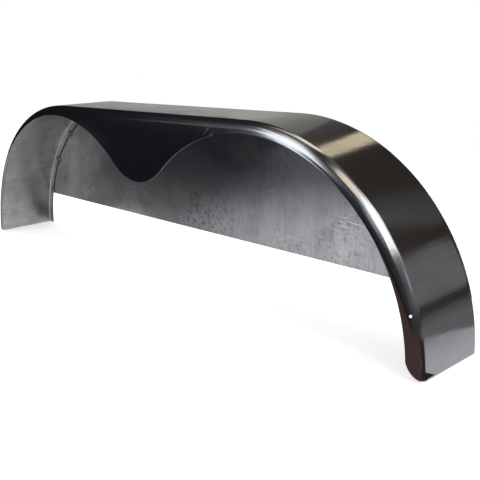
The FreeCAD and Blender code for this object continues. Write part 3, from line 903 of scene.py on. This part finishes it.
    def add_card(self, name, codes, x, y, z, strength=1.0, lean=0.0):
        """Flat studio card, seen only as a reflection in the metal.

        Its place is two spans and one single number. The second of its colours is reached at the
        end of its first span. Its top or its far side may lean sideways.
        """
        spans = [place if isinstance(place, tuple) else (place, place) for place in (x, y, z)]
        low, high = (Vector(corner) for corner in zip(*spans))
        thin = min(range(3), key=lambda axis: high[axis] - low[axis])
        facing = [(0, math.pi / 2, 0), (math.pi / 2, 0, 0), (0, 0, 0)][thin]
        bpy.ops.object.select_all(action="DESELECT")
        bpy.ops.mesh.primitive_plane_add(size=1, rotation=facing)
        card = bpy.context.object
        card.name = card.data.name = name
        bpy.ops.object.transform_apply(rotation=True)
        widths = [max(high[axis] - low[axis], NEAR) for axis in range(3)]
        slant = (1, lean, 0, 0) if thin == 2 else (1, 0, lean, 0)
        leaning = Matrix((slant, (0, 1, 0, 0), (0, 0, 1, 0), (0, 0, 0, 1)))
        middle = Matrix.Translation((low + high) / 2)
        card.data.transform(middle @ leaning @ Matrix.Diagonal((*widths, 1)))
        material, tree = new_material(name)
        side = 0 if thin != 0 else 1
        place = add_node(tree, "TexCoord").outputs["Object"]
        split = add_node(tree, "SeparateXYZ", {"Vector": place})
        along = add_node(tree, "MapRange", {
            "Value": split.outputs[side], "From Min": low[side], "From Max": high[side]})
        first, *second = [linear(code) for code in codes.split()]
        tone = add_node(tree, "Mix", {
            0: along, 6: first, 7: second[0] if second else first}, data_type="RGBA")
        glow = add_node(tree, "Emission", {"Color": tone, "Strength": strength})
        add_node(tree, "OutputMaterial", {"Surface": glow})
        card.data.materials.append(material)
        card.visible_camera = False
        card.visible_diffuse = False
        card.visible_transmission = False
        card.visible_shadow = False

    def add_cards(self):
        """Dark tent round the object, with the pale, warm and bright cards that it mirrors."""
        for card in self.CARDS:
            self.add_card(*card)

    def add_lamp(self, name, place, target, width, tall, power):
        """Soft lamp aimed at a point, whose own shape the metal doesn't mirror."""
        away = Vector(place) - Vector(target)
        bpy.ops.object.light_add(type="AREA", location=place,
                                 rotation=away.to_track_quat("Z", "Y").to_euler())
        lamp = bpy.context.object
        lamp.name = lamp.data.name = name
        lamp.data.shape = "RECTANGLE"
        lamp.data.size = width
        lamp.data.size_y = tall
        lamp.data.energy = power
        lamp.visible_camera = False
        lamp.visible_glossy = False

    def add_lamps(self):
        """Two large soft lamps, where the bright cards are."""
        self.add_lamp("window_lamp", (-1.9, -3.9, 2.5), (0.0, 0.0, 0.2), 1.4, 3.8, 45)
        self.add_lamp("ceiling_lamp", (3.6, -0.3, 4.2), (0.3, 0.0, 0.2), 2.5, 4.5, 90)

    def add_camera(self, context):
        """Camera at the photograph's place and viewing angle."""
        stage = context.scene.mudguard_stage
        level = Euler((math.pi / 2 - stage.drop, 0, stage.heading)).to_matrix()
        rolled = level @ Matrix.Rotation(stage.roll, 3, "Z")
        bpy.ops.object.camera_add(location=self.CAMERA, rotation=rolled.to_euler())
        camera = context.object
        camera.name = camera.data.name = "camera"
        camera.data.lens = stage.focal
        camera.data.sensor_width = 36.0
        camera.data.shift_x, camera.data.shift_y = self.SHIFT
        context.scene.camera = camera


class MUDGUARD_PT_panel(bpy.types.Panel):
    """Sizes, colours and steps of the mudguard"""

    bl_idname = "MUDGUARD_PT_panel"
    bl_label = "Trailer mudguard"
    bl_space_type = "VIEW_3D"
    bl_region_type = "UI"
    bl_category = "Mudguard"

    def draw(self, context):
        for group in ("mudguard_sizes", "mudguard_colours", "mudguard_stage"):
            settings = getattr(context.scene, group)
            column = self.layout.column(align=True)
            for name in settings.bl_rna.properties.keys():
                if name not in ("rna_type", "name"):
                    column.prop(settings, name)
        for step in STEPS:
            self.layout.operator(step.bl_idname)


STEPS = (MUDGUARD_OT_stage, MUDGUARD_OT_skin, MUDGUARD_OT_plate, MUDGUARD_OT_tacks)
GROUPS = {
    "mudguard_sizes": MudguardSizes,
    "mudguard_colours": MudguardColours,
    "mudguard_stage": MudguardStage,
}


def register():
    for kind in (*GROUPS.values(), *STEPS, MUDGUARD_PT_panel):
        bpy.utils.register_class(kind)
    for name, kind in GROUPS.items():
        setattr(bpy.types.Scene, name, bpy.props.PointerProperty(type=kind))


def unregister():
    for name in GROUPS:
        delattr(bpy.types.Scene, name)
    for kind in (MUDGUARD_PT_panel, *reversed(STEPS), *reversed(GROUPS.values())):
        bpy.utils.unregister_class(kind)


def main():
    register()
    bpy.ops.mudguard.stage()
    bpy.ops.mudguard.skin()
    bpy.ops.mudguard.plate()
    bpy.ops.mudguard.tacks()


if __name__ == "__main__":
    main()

-------------------------

WRITTEN INSTRUCTION → Extract every line above exactly as it stands.

TASK RESPONSE →
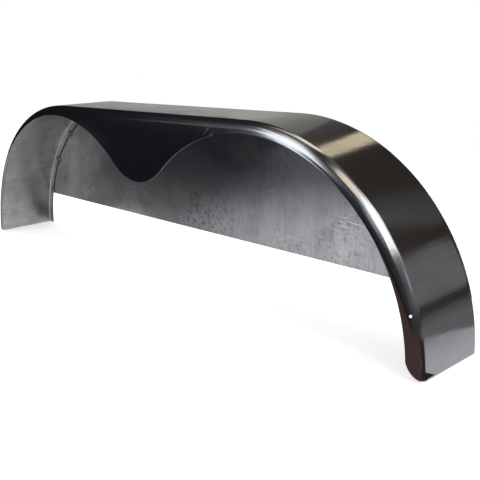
The FreeCAD and Blender code for this object continues. Write part 3, from line 903 of scene.py on. This part finishes it.
    def add_card(self, name, codes, x, y, z, strength=1.0, lean=0.0):
        """Flat studio card, seen only as a reflection in the metal.

        Its place is two spans and one single number. The second of its colours is reached at the
        end of its first span. Its top or its far side may lean sideways.
        """
        spans = [place if isinstance(place, tuple) else (place, place) for place in (x, y, z)]
        low, high = (Vector(corner) for corner in zip(*spans))
        thin = min(range(3), key=lambda axis: high[axis] - low[axis])
        facing = [(0, math.pi / 2, 0), (math.pi / 2, 0, 0), (0, 0, 0)][thin]
        bpy.ops.object.select_all(action="DESELECT")
        bpy.ops.mesh.primitive_plane_add(size=1, rotation=facing)
        card = bpy.context.object
        card.name = card.data.name = name
        bpy.ops.object.transform_apply(rotation=True)
        widths = [max(high[axis] - low[axis], NEAR) for axis in range(3)]
        slant = (1, lean, 0, 0) if thin == 2 else (1, 0, lean, 0)
        leaning = Matrix((slant, (0, 1, 0, 0), (0, 0, 1, 0), (0, 0, 0, 1)))
        middle = Matrix.Translation((low + high) / 2)
        card.data.transform(middle @ leaning @ Matrix.Diagonal((*widths, 1)))
        material, tree = new_material(name)
        side = 0 if thin != 0 else 1
        place = add_node(tree, "TexCoord").outputs["Object"]
        split = add_node(tree, "SeparateXYZ", {"Vector": place})
        along = add_node(tree, "MapRange", {
            "Value": split.outputs[side], "From Min": low[side], "From Max": high[side]})
        first, *second = [linear(code) for code in codes.split()]
        tone = add_node(tree, "Mix", {
            0: along, 6: first, 7: second[0] if second else first}, data_type="RGBA")
        glow = add_node(tree, "Emission", {"Color": tone, "Strength": strength})
        add_node(tree, "OutputMaterial", {"Surface": glow})
        card.data.materials.append(material)
        card.visible_camera = False
        card.visible_diffuse = False
        card.visible_transmission = False
        card.visible_shadow = False

    def add_cards(self):
        """Dark tent round the object, with the pale, warm and bright cards that it mirrors."""
        for card in self.CARDS:
            self.add_card(*card)

    def add_lamp(self, name, place, target, width, tall, power):
        """Soft lamp aimed at a point, whose own shape the metal doesn't mirror."""
        away = Vector(place) - Vector(target)
        bpy.ops.object.light_add(type="AREA", location=place,
                                 rotation=away.to_track_quat("Z", "Y").to_euler())
        lamp = bpy.context.object
        lamp.name = lamp.data.name = name
        lamp.data.shape = "RECTANGLE"
        lamp.data.size = width
        lamp.data.size_y = tall
        lamp.data.energy = power
        lamp.visible_camera = False
        lamp.visible_glossy = False

    def add_lamps(self):
        """Two large soft lamps, where the bright cards are."""
        self.add_lamp("window_lamp", (-1.9, -3.9, 2.5), (0.0, 0.0, 0.2), 1.4, 3.8, 45)
        self.add_lamp("ceiling_lamp", (3.6, -0.3, 4.2), (0.3, 0.0, 0.2), 2.5, 4.5, 90)

    def add_camera(self, context):
        """Camera at the photograph's place and viewing angle."""
        stage = context.scene.mudguard_stage
        level = Euler((math.pi / 2 - stage.drop, 0, stage.heading)).to_matrix()
        rolled = level @ Matrix.Rotation(stage.roll, 3, "Z")
        bpy.ops.object.camera_add(location=self.CAMERA, rotation=rolled.to_euler())
        camera = context.object
        camera.name = camera.data.name = "camera"
        camera.data.lens = stage.focal
        camera.data.sensor_width = 36.0
        camera.data.shift_x, camera.data.shift_y = self.SHIFT
        context.scene.camera = camera


class MUDGUARD_PT_panel(bpy.types.Panel):
    """Sizes, colours and steps of the mudguard"""

    bl_idname = "MUDGUARD_PT_panel"
    bl_label = "Trailer mudguard"
    bl_space_type = "VIEW_3D"
    bl_region_type = "UI"
    bl_category = "Mudguard"

    def draw(self, context):
        for group in ("mudguard_sizes", "mudguard_colours", "mudguard_stage"):
            settings = getattr(context.scene, group)
            column = self.layout.column(align=True)
            for name in settings.bl_rna.properties.keys():
                if name not in ("rna_type", "name"):
                    column.prop(settings, name)
        for step in STEPS:
            self.layout.operator(step.bl_idname)


STEPS = (MUDGUARD_OT_stage, MUDGUARD_OT_skin, MUDGUARD_OT_plate, MUDGUARD_OT_tacks)
GROUPS = {
    "mudguard_sizes": MudguardSizes,
    "mudguard_colours": MudguardColours,
    "mudguard_stage": MudguardStage,
}


def register():
    for kind in (*GROUPS.values(), *STEPS, MUDGUARD_PT_panel):
        bpy.utils.register_class(kind)
    for name, kind in GROUPS.items():
        setattr(bpy.types.Scene, name, bpy.props.PointerProperty(type=kind))


def unregister():
    for name in GROUPS:
        delattr(bpy.types.Scene, name)
    for kind in (MUDGUARD_PT_panel, *reversed(STEPS), *reversed(GROUPS.values())):
        bpy.utils.unregister_class(kind)


def main():
    register()
    bpy.ops.mudguard.stage()
    bpy.ops.mudguard.skin()
    bpy.ops.mudguard.plate()
    bpy.ops.mudguard.tacks()


if __name__ == "__main__":
    main()